Originell ist das Ganze zunächst nur durch seine Paarung zweier Klassiker: Die Detektivin ist eine Aussteigerin, die wie einst Dr. Richard Kimble (»Auf der Flucht«) auf der Flucht ist und gerade lange genug in jedem Kaff verweilt, um dort der begriffsstutzigen Polizei unter die Arme zu greifen; erzählt wird das Ganze nach der »Columbo«-Formel, den Täter von Beginn an zu enthüllen, um dann umso mehr Spannung aus dem Katz-und-Maus-Spiel zwischen Spürnase und Schuft zu ziehen.
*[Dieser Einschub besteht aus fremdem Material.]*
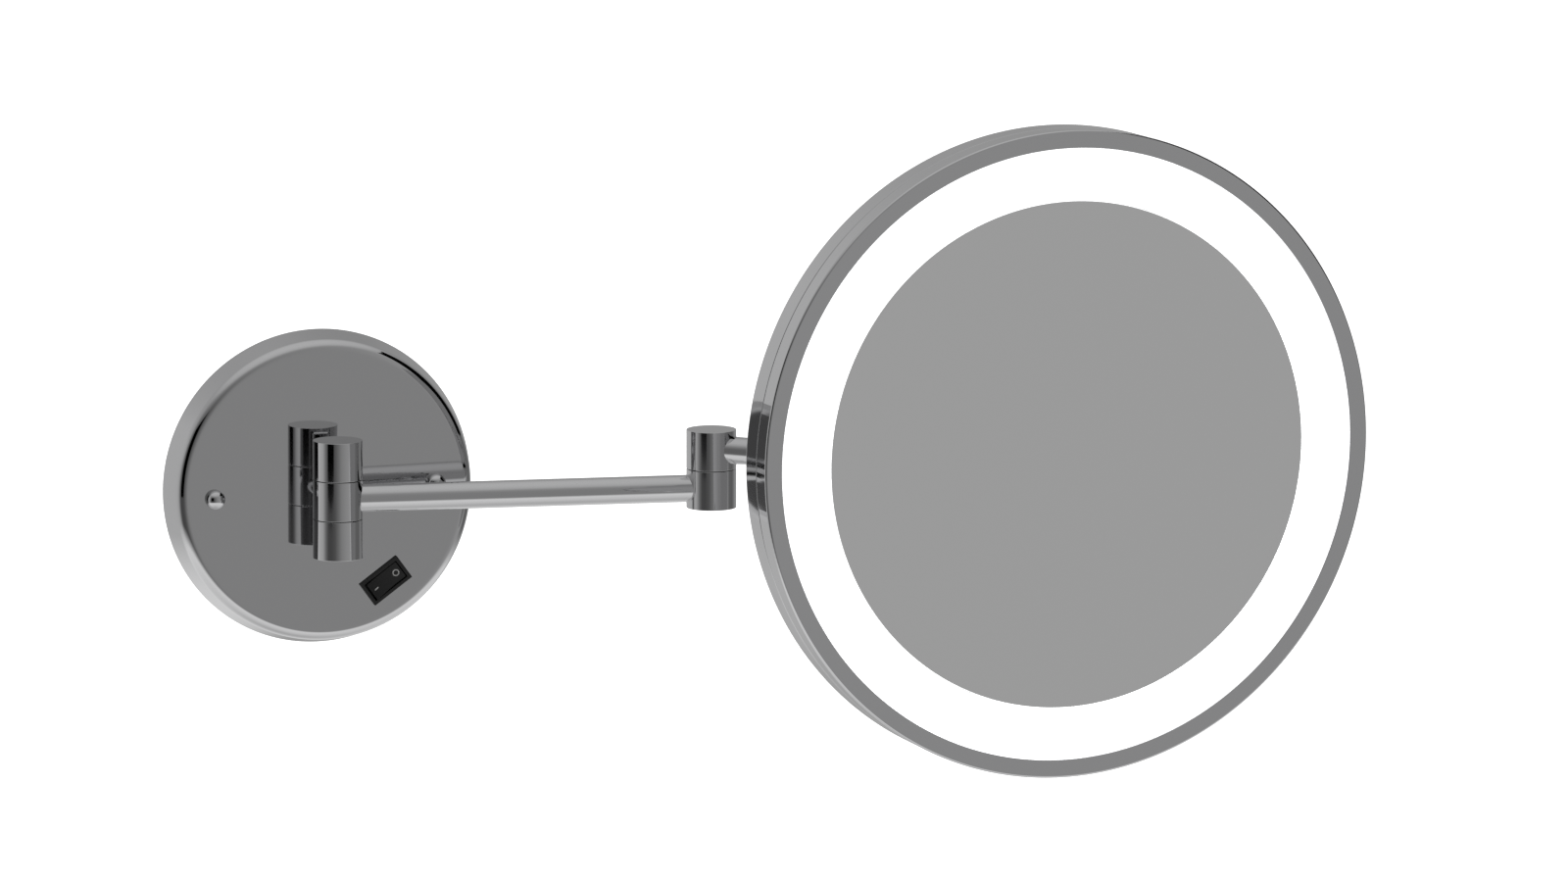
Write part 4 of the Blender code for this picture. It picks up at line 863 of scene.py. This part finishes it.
low = HEAD_BACK
rim = HEAD_BACK + SHELL_DEPTH
ring_in, ring_out, ring_depth = SHELL_RING
lip = SHELL_LIP
shell = lathe([(0, low), (ring_in, low), (ring_in + SHELL_RING_SLOPE, low + ring_depth),
               (ring_out - SHELL_RING_SLOPE, low + ring_depth),
               (ring_out, low), (head_side(SHELL_EDGE) - SHELL_EDGE - MM, low),
               *arc((head_side(SHELL_EDGE) - SHELL_EDGE, low + SHELL_EDGE), SHELL_EDGE, -90, 0, 8),
               (head_side(SHELL_DEPTH / 2), HEAD_BACK + SHELL_DEPTH / 2),
               *arc((head_side(SHELL_DEPTH) - lip, rim - lip), lip, 0, 90, 3),
               (head_side(SHELL_DEPTH) - SHELL_WALL, rim),
               (head_side(SHELL_WALL) - 2 * SHELL_WALL, low + SHELL_WALL), (0, low + SHELL_WALL)],
              HEAD_STEPS)
settle(shell, "chrome_back_shell", chrome, HEAD_FRAME)
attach(shell, "head")
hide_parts("back_shell")

# Every screw is a zinc-plated pan head with a cross recess.
PAN = (2.5 * MM, 1.3 * MM)
PAN_RIM = 0.3 * MM
PAN_SEATING = 0.02 * MM
PAN_SHANK = 1.4 * MM
SHELL_SCREW_REACH = 6 * MM
CROSS = (2.6 * MM, 0.55 * MM, 0.8 * MM)

pan_radius, pan_height = PAN
sets = [("flange_screw", FLANGE_SCREWS, FLANGE_SCREW_LINE, FLANGE[0], HEAD_BACK),
        ("shell_screw", SHELL_SCREWS, SHELL_SCREW_LINE, HEAD_BACK, HEAD_BACK + SHELL_SCREW_REACH)]
for family, count, line, seat, end in sets:
    for number in range(count):
        crown = [(pan_radius * cos(radians(a)), seat - PAN_RIM - (pan_height - PAN_RIM) * sin(radians(a)))
                 for a in range(90, -1, -15)]
        screw = lathe([(0, crown[0][1]), *crown[1:], (pan_radius, seat - PAN_SEATING),
                       (PAN_SHANK, seat - PAN_SEATING), (PAN_SHANK, end), (0, end)], 40)
        for turned_by in (0, pi / 2):
            bpy.ops.mesh.primitive_cube_add(size=1, location=(0, 0, crown[0][1]),
                                            rotation=(0, 0, turned_by + number))
            bpy.context.object.scale = (CROSS[0], CROSS[1], 2 * CROSS[2])
            cut_with(screw, bpy.context.object)
        angle = 2 * pi * (number + 0.5) / count
        at = Matrix.Translation((line * cos(angle), line * sin(angle), 0))
        settle(screw, f"zinc_{family}_{number + 1}", zinc, HEAD_FRAME @ at)
        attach(screw, "head")
        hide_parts(f"{family}_{number + 1}")


# --- Bezel ring -----------------------------------------------------------------------------------
# The head's front ring, turned and chromed: a side wall that carries on from the shell across a
# hairline seam, a small rounded edge, and a flat lip that frames the light.

LIP_WIDTH = 7.0 * MM
LIP_THICKNESS = 1.8 * MM
FRONT_EDGE = 0.9 * MM
WINDOW_EDGE = 0.25 * MM

front = HEAD_BACK + HEAD_DEPTH
low = rim + SEAM
window = HEAD_RADIUS - LIP_WIDTH
wall_inside = head_side(SHELL_DEPTH) - SHELL_WALL
bezel = lathe([(wall_inside, low), *arc((head_side(SHELL_DEPTH) - lip, low + lip), lip, -90, 0, 3),
               (HEAD_RADIUS - 0.3 * (front - low) * tan(HEAD_DRAFT), low + 0.7 * (front - low)),
               *arc((HEAD_RADIUS - FRONT_EDGE, front - FRONT_EDGE), FRONT_EDGE, 0, 90, 10),
               (HEAD_RADIUS - FRONT_EDGE - MM, front), (window + WINDOW_EDGE + 0.5 * MM, front),
               *arc((window + WINDOW_EDGE, front - WINDOW_EDGE), WINDOW_EDGE, 90, 180, 4),
               (window, front - LIP_THICKNESS), (wall_inside, front - LIP_THICKNESS)], HEAD_STEPS)
settle(bezel, "chrome_bezel_ring", chrome, HEAD_FRAME)
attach(bezel, "head")
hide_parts("bezel_ring")
refinish(rubber, "bezel_gasket")


# --- Light ring -----------------------------------------------------------------------------------
# A ring of opal acrylic flush with the bezel, lit from behind by lamp chips on a ring-shaped board
# that sits in the aluminium light tray. Opal acrylic glows evenly, with a faint unevenness in its tint.

MIRROR_RADIUS = 98.0 * MM
DIFFUSER_THICKNESS = 3.0 * MM
DIFFUSER_FLANGE = 2.5 * MM
DIFFUSER_EDGE = 0.2 * MM
DIFFUSER_ROOM = 0.1 * MM

opal = bpy.data.materials.new("opal_acrylic")
opal.use_nodes = True
tree = opal.node_tree
shader = tree.nodes["Principled BSDF"]
shader.inputs["Base Color"].default_value = paint("#F6F6F5")
shader.inputs["Roughness"].default_value = 0.25
shader.inputs["IOR"].default_value = 1.49
where = add_node(tree, "ShaderNodeTexCoord")
wave = add_node(tree, "ShaderNodeTexNoise", [("Vector", where.outputs["Object"])],
                [("Scale", 60.0), ("Detail", 2.0)])
glow = add_node(tree, "ShaderNodeValToRGB", [(0, wave.outputs["Fac"])])
fill_ramp(glow, [(0.3, "#FFFFFF"), (0.7, "#FBFCFF")])
tree.links.new(glow.outputs["Color"], shader.inputs["Emission Color"])
shader.inputs["Emission Strength"].default_value = 1.1

inside, outside = MIRROR_RADIUS + DIFFUSER_ROOM, window - DIFFUSER_ROOM
face = front - DIFFUSER_ROOM / 2
low = face - DIFFUSER_THICKNESS
step = front - LIP_THICKNESS - DIFFUSER_ROOM
edge = DIFFUSER_EDGE
flange = window + DIFFUSER_FLANGE
diffuser = lathe([(inside, low), (flange, low), (flange, step), (outside, step),
                  *arc((outside - edge, face - edge), edge, 0, 90, 3),
                  *arc((inside + edge, face - edge), edge, 90, 180, 3)], HEAD_STEPS)
settle(diffuser, "opal_light_ring", opal, HEAD_FRAME)
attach(diffuser, "head")
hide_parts("light_diffuser")

# Spun aluminium sheet: pale and dull with faint circular marks.
aluminium = bpy.data.materials.new("spun_aluminium")
aluminium.use_nodes = True
tree = aluminium.node_tree
shader = tree.nodes["Principled BSDF"]
shader.inputs["Metallic"].default_value = 1.0
shader.inputs["Base Color"].default_value = paint("#C8C9CA")
where = add_node(tree, "ShaderNodeTexCoord")
marks = add_node(tree, "ShaderNodeTexNoise", [("Vector", where.outputs["Object"])], [("Scale", 400.0)])
dull = add_node(tree, "ShaderNodeMapRange", [(0, marks.outputs["Fac"])],
                [("To Min", 0.30), ("To Max", 0.45)])
tree.links.new(dull.outputs[0], shader.inputs["Roughness"])
# Foam tape behind the glass: charcoal, open and matt.
foam = bpy.data.materials.new("charcoal_foam")
foam.use_nodes = True
tree = foam.node_tree
shader = tree.nodes["Principled BSDF"]
shader.inputs["Roughness"].default_value = 0.95
where = add_node(tree, "ShaderNodeTexCoord")
cells = add_node(tree, "ShaderNodeTexVoronoi", [("Vector", where.outputs["Object"])], [("Scale", 1500.0)])
tint = add_node(tree, "ShaderNodeValToRGB", [(0, cells.outputs["Distance"])])
fill_ramp(tint, [(0.1, "#262626"), (0.7, "#4A4A4A")])
tree.links.new(tint.outputs["Color"], shader.inputs["Base Color"])
refinish(aluminium, "light_pan")
refinish(urea, "led_board")
refinish(foam, "mirror_cushion")
refinish(zinc, "head_stiffener")


# --- Mirror glass ---------------------------------------------------------------------------------
# A round magnifying glass, silvered behind, with a fine ground edge. Its face is hollowed very
# slightly, which is what magnifies.

GLASS_THICKNESS = 3.0 * MM
GROUND_EDGE = 0.35 * MM
HOLLOW_RADIUS = 9.0
HOLLOW_RINGS = 12
GLASS_ROOM = 0.1 * MM

# Silvered glass: almost a perfect mirror, with the faintest haze.
silvered = bpy.data.materials.new("silvered_glass")
silvered.use_nodes = True
tree = silvered.node_tree
shader = tree.nodes["Principled BSDF"]
shader.inputs["Base Color"].default_value = paint("#F2F2F2")
shader.inputs["Metallic"].default_value = 1.0
where = add_node(tree, "ShaderNodeTexCoord")
haze = add_node(tree, "ShaderNodeTexNoise", [("Vector", where.outputs["Object"])],
                [("Scale", 14.0), ("Detail", 3.0)])
clear = add_node(tree, "ShaderNodeMapRange", [(0, haze.outputs["Fac"])],
                 [("To Min", 0.012), ("To Max", 0.03)])
tree.links.new(clear.outputs[0], shader.inputs["Roughness"])

hollow_edge = MIRROR_RADIUS - GROUND_EDGE
radii = [hollow_edge * ring / HOLLOW_RINGS for ring in range(HOLLOW_RINGS)]
hollow = [(radius, front - (hollow_edge ** 2 - radius ** 2) / (2 * HOLLOW_RADIUS)) for radius in radii]
glass_back = front - GLASS_THICKNESS
glass_edge = MIRROR_RADIUS - GLASS_ROOM
glass = lathe([(0, glass_back), (glass_edge - GLASS_ROOM, glass_back), (glass_edge, glass_back + GLASS_ROOM),
               (glass_edge, front - GROUND_EDGE), (hollow_edge, front), *hollow[::-1]], 256)
settle(glass, "silvered_mirror_glass", silvered, HEAD_FRAME, 20)
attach(glass, "head")
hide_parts("mirror_glass")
Schlucken muss man darüber hinaus eine bizarre Prämisse, mit der Johnson einen Einfall aus der ersten Folge von »Knives Out« variiert: Dort überfiel die herzensgute Mordverdächtige Marta jedes Mal der Brechreiz, wenn sie die Unwahrheit erzählen musste; in »Poker Face« verfügt die Detektivin Charlie Cale über die Gabe, Lügen mit hundertprozentiger Sicherheit zu erkennen.
Aus dieser Kombination von magischem Realismus und Omas Flimmerkiste entsteht eine kurzweilige Erzählung voll komischer Situationen. So wird die Wissensdiskrepanz zwischen Zuschauer, Täter und Ermittlerin immer wieder geschickt variiert; auch die Episodenstruktur stellen Johnson & Co. andauernd auf den Kopf. Die Milieus, in die sich Charlie verläuft, werfen ebenfalls Gags ab: So jobbt sie im Casino, geht mit einer Metal-Band auf Tour, legt sich mit dem Inhaber eines Grillimperiums an, pflegt zwei schrullige Alt-Hippies und kellnert im Dinner-Theater, wo sie die Verdächtigen während der Vorstellung im Takt ihrer Auftritte und Abgänge befragt. Diese Mischung aus Mordfall, Typenkomödie und Farce hat mir denn auch wesentlich mehr Freude bereitet als das ewige »Wo waren Sie gestern zwischen fünf und halb neun?« der Konkurrenz, zumal das Ganze bestens von Natasha Lyonnes lässiger Performance zusammengehalten wird. Von deren frühvergreister Reibeisenstimme kann die deutsche Synchronisation leider nur eine Ahnung vermitteln; aber röcheln Sie doch einfach selbst ein bisschen mit.